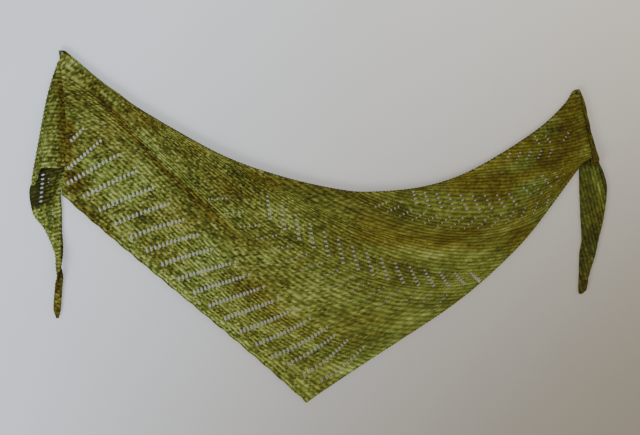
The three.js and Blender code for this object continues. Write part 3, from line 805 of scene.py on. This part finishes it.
def selvedge(name, side, rows, light, warm, material):
    """The slipped selvedge where rows start or end, between two rows, with a chain link for each
    ridge."""
    path, inset = (
        (LEFT_AND_TOP, SELVEDGE_INSET) if side == "start" else (LOWER_AND_RIGHT, -SELVEDGE_INSET))
    first, last = np.maximum(np.interp(rows, ROW_LINES["row"], ROW_LINES[side]), FREE_END)
    place = path_point(path, np.linspace(first, last, EDGE_SAMPLES))
    ahead = unit(np.gradient(place, axis=0))
    x, z = place[:, 0] + ahead[:, 1] * inset, place[:, 1] - ahead[:, 0] * inset
    return edge_tube(name, x, z, SELVEDGE_RADIUS, 2 * ROW, light, warm, material)


def left_turn_cloth(material):
    """The strip beside the left pin: out of the crease and forward over a bulge, round the left
    side and back along the wall, in level rows that arch a little over the bulge."""
    columns, rows = GRIDS["left_turn"]
    u, v = np.meshgrid(np.linspace(1, 0, columns), np.linspace(1, 0, rows))
    side = smoothstep(u, 0.8 * LEFT_ARC[0], LEFT_ARC[0])
    hem = lerp(STRIP_HEM, STRIP_SIDE_HEM, side)
    z = lerp(LEFT_TURN["z"][0], hem, v)
    radius = table_value(LEFT_TURN, "z", "turn", z)
    inner = table_value(LEFT_TURN, "z", "left", z) + CAD_CLOTH / 2 + radius
    x, depth, f = turned_back(
        u, LEFT_ARC, crease_x(z) + STRIP_LAP, crease_depth(z) - STRIP_BEHIND, inner, radius, -1,
        BACK_LAP - radius)
    depth = depth + table_value(LEFT_TURN, "z", "bulge", z) * np.sin(math.pi * f) ** 2
    run = run_lengths(x, depth, z)
    arch = 3.0 * np.sin(math.pi * f) * v
    row = -(z - arch) / (1.14 * ROW)
    # Painted shade: the strip is darker and browner in the crease, and darker towards the side
    # where it turns back
    valley = bell(x - crease_x(z), 9) * smoothstep(-z, 30, 70)
    front = u < LEFT_ARC[0]
    side_shade = smoothstep(u, 0.4, LEFT_ARC[0])
    light = 0.16 - 0.25 * valley - 0.15 * side_shade + 0.25 * bell(z + 200, 4)
    warm = -0.3 + 1.3 * valley + 0.1 * front
    piece = shell_on_grid("left_turn_cloth", x, depth, z, run / STITCH, row, light, warm, material)
    return piece


def right_turn_cloth(material):
    """The rounded fold at the right side, from the panel's edge round to the back layer."""
    columns, rows = GRIDS["right_turn"]
    u, v = np.meshgrid(np.linspace(0, 1, columns), np.linspace(1, 0, rows))
    z = lerp(RIGHT_TURN["z"][0], RIGHT_HEM, v)
    radius = table_value(RIGHT_TURN, "z", "turn", z)
    outer = table_value(RIGHT_TURN, "z", "side", z) - CAD_CLOTH / 2 - radius
    fold_x = table_value(RIGHT_FOLD, "z", "x", z)
    x, depth, _ = turned_back(
        u, RIGHT_ARC, fold_x - STRIP_LAP, panel_depth(fold_x, z) - STRIP_BEHIND, outer, radius, 1,
        RIGHT_LAP)
    run = run_lengths(x, depth, z)
    row = (run + 0.25 * z) / ROW
    # Painted shade: the whole fold is dark, as in the panel's shadow, and brown
    light = np.full(x.shape, -0.35)
    warm = np.full(x.shape, 1.2)
    piece = shell_on_grid("right_turn_cloth", x, depth, z, -z / STITCH, row, light, warm, material)
    return piece


def joined_tail(above, tail, left, right):
    """A tail's table with the rows of the turn above it, whose sides come from the turn."""
    rows = {
        "z": np.concatenate([above["z"], tail["z"]]),
        "left": np.concatenate([left, tail["left"]]),
        "right": np.concatenate([right, tail["right"]]),
    }
    for column in ("cup", "turn"):
        rows[column] = np.concatenate([np.zeros(len(above["z"])), tail[column]])
    return rows


def tail_points(rows, grid):
    """A hanging tail: at each height a shallow arc between its sides, turned about its middle."""
    u = np.linspace(0, 1, grid[0])
    u, z = np.meshgrid(u, np.linspace(rows["z"][-1], rows["z"][0], grid[1]))
    left = table_value(rows, "z", "left", z) + CAD_CLOTH / 4
    right = table_value(rows, "z", "right", z) - CAD_CLOTH / 4
    cup = table_value(rows, "z", "cup", z)
    turn = np.radians(table_value(rows, "z", "turn", z))
    half = (right - left) / 2
    aside = (2 * u - 1) * half
    out = cup * np.cos(math.pi * (u - 0.5)) - cup / 2
    x = (left + right) / 2 + aside * np.cos(turn) - out * np.sin(turn)
    y = aside * np.sin(turn) + out * np.cos(turn)
    depth = DEPTH["back"] + cup / 2 + half * np.abs(np.sin(turn)) + y
    return x, depth, z, aside + half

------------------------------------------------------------

- What is being asked
Set down the listing in full, keeping every word exactly as it is.

- Solved problem
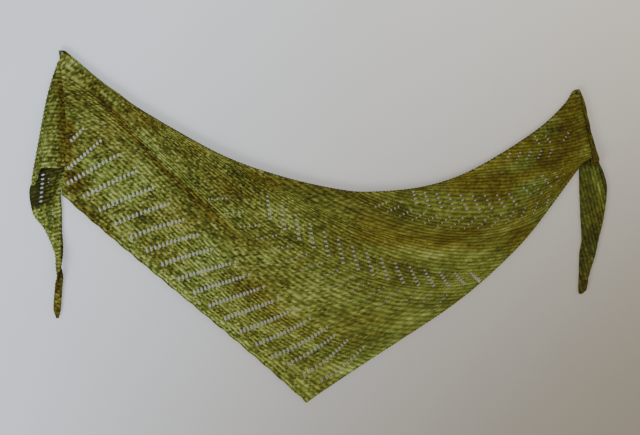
The three.js and Blender code for this object continues. Write part 3, from line 805 of scene.py on. This part finishes it.
def selvedge(name, side, rows, light, warm, material):
    """The slipped selvedge where rows start or end, between two rows, with a chain link for each
    ridge."""
    path, inset = (
        (LEFT_AND_TOP, SELVEDGE_INSET) if side == "start" else (LOWER_AND_RIGHT, -SELVEDGE_INSET))
    first, last = np.maximum(np.interp(rows, ROW_LINES["row"], ROW_LINES[side]), FREE_END)
    place = path_point(path, np.linspace(first, last, EDGE_SAMPLES))
    ahead = unit(np.gradient(place, axis=0))
    x, z = place[:, 0] + ahead[:, 1] * inset, place[:, 1] - ahead[:, 0] * inset
    return edge_tube(name, x, z, SELVEDGE_RADIUS, 2 * ROW, light, warm, material)


def left_turn_cloth(material):
    """The strip beside the left pin: out of the crease and forward over a bulge, round the left
    side and back along the wall, in level rows that arch a little over the bulge."""
    columns, rows = GRIDS["left_turn"]
    u, v = np.meshgrid(np.linspace(1, 0, columns), np.linspace(1, 0, rows))
    side = smoothstep(u, 0.8 * LEFT_ARC[0], LEFT_ARC[0])
    hem = lerp(STRIP_HEM, STRIP_SIDE_HEM, side)
    z = lerp(LEFT_TURN["z"][0], hem, v)
    radius = table_value(LEFT_TURN, "z", "turn", z)
    inner = table_value(LEFT_TURN, "z", "left", z) + CAD_CLOTH / 2 + radius
    x, depth, f = turned_back(
        u, LEFT_ARC, crease_x(z) + STRIP_LAP, crease_depth(z) - STRIP_BEHIND, inner, radius, -1,
        BACK_LAP - radius)
    depth = depth + table_value(LEFT_TURN, "z", "bulge", z) * np.sin(math.pi * f) ** 2
    run = run_lengths(x, depth, z)
    arch = 3.0 * np.sin(math.pi * f) * v
    row = -(z - arch) / (1.14 * ROW)
    # Painted shade: the strip is darker and browner in the crease, and darker towards the side
    # where it turns back
    valley = bell(x - crease_x(z), 9) * smoothstep(-z, 30, 70)
    front = u < LEFT_ARC[0]
    side_shade = smoothstep(u, 0.4, LEFT_ARC[0])
    light = 0.16 - 0.25 * valley - 0.15 * side_shade + 0.25 * bell(z + 200, 4)
    warm = -0.3 + 1.3 * valley + 0.1 * front
    piece = shell_on_grid("left_turn_cloth", x, depth, z, run / STITCH, row, light, warm, material)
    return piece


def right_turn_cloth(material):
    """The rounded fold at the right side, from the panel's edge round to the back layer."""
    columns, rows = GRIDS["right_turn"]
    u, v = np.meshgrid(np.linspace(0, 1, columns), np.linspace(1, 0, rows))
    z = lerp(RIGHT_TURN["z"][0], RIGHT_HEM, v)
    radius = table_value(RIGHT_TURN, "z", "turn", z)
    outer = table_value(RIGHT_TURN, "z", "side", z) - CAD_CLOTH / 2 - radius
    fold_x = table_value(RIGHT_FOLD, "z", "x", z)
    x, depth, _ = turned_back(
        u, RIGHT_ARC, fold_x - STRIP_LAP, panel_depth(fold_x, z) - STRIP_BEHIND, outer, radius, 1,
        RIGHT_LAP)
    run = run_lengths(x, depth, z)
    row = (run + 0.25 * z) / ROW
    # Painted shade: the whole fold is dark, as in the panel's shadow, and brown
    light = np.full(x.shape, -0.35)
    warm = np.full(x.shape, 1.2)
    piece = shell_on_grid("right_turn_cloth", x, depth, z, -z / STITCH, row, light, warm, material)
    return piece


def joined_tail(above, tail, left, right):
    """A tail's table with the rows of the turn above it, whose sides come from the turn."""
    rows = {
        "z": np.concatenate([above["z"], tail["z"]]),
        "left": np.concatenate([left, tail["left"]]),
        "right": np.concatenate([right, tail["right"]]),
    }
    for column in ("cup", "turn"):
        rows[column] = np.concatenate([np.zeros(len(above["z"])), tail[column]])
    return rows


def tail_points(rows, grid):
    """A hanging tail: at each height a shallow arc between its sides, turned about its middle."""
    u = np.linspace(0, 1, grid[0])
    u, z = np.meshgrid(u, np.linspace(rows["z"][-1], rows["z"][0], grid[1]))
    left = table_value(rows, "z", "left", z) + CAD_CLOTH / 4
    right = table_value(rows, "z", "right", z) - CAD_CLOTH / 4
    cup = table_value(rows, "z", "cup", z)
    turn = np.radians(table_value(rows, "z", "turn", z))
    half = (right - left) / 2
    aside = (2 * u - 1) * half
    out = cup * np.cos(math.pi * (u - 0.5)) - cup / 2
    x = (left + right) / 2 + aside * np.cos(turn) - out * np.sin(turn)
    y = aside * np.sin(turn) + out * np.cos(turn)
    depth = DEPTH["back"] + cup / 2 + half * np.abs(np.sin(turn)) + y
    return x, depth, z, aside + half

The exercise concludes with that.